A: For equations, you do not have to cite the paper if you’re screenshotting the equation. However, equations can be quite dry and boring and overwhelming to look at, so it’s hard to make them interesting in a slide… if you just copy-paste the equation but do nothing with it, it could fall under “wall of text” issues (esp. cause the variables need to be defined)… but if they have good animations, colors for different variables, etc., then that’s fine. So for equations it’s more about “is the equation easily understandable”, and often making them easily understandable requires some level of animation.

Q: I was wondering if there was a need to cite any icons we might get from free websites.
A: That depends on the licence under which the icons are made public. If they are free for use, then no. Else, it depends on the licence requirements and those should be followed properly.

Q: I was wondering if it is required to cite images not from academic sources. For example, I include an apple picture I find from Google, do I include the source?
A: Yes, you should ideally cite that image. Even better would be to check the licence under which it is available. If it can be freely used without a citation, then it’s okay not to cite it. If not, then a citation would be necessary. At the very least, include the link to the image at the bottom of the slide in a small font text box.

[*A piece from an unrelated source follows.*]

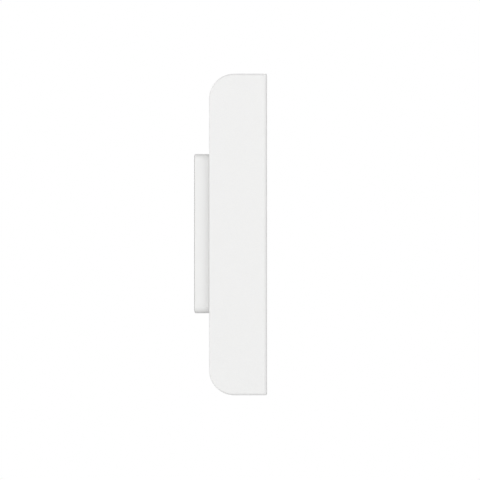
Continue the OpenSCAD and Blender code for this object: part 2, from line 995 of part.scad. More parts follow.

Q: How should we go about citing data that we use to recreate the paper’s figures?
A: If you use numbers from somewhere, just put a citation at the bottom of the slide. Else, if it is an image that you use as a sub-part of the figure that you are creating, then just put a link to the image if taken from the internet (unless available for free use), or the citation of the source from where it is taken from.

Q: I am using Canva to draw a flowchart that I personally think will be beneficial for explaining. If I use the template and mention it in my slides, will it be considered AIV?
A: That won’t be AIV. Just be very explicit!